Making Sense Out of
Suffering, by Peter Kreeft. Servant Books, 1996.
God whispers in our pleasures but shouts in our pains. Pain is His megaphone to rouse a dulled world (C.S. Lewis).
This book is for everyone who has ever wept and wondered WHY. Kreeft notes that the world is full of normal lives who have suffered from pointless and random suffering.

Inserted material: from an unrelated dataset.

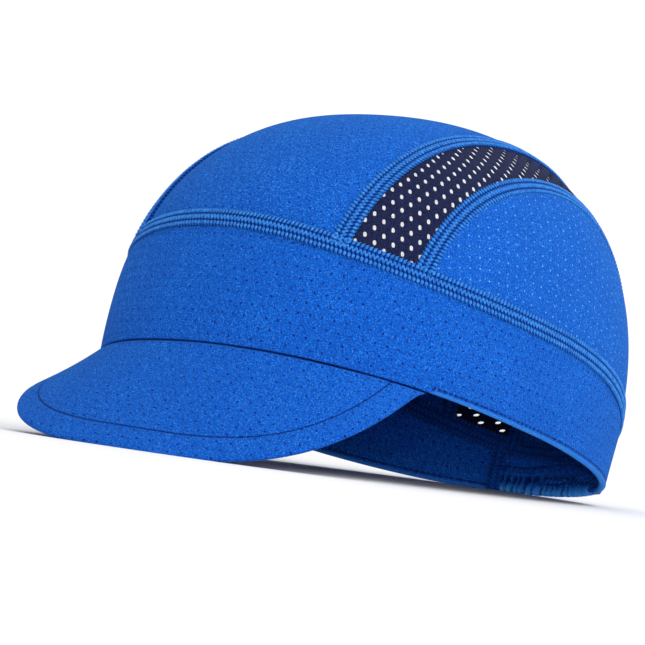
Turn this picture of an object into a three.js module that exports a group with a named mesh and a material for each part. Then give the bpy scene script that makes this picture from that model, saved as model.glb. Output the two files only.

This book will delight and convince. This book is a book for empty hearts, not full ones. Kreeft poses questions and presents answers. In order to do this, a guide needs humility, compassion, and a lightness of being, plus a well- tempered mind. Kreft has all these qualities which he exhibits in this book on Suffering.
Kreeft presents
questions and answers, artists and prophets, clues and tears, even clues from God. He concludes this book with a chapter called. “Why Modernity Can’t Understand Suffering.”
There at least 7 things the modern mind forgets and has to take special effort to remember:
The
greatest good - God.
Loss of faith in ultimate meaning.
Forgetfulness of heaven and hell.
Forgetfulness of solidarity.
Forgetfulness of original sin.
Forgetfulness of vicarious atonement. Forgetfulness of justice.
“Those who
believe the Man who made these and other great promises are called Christians. Life’s greatest adventure is to be one.”
(Thanks to Sr. Irene Hartman, OP for this review.)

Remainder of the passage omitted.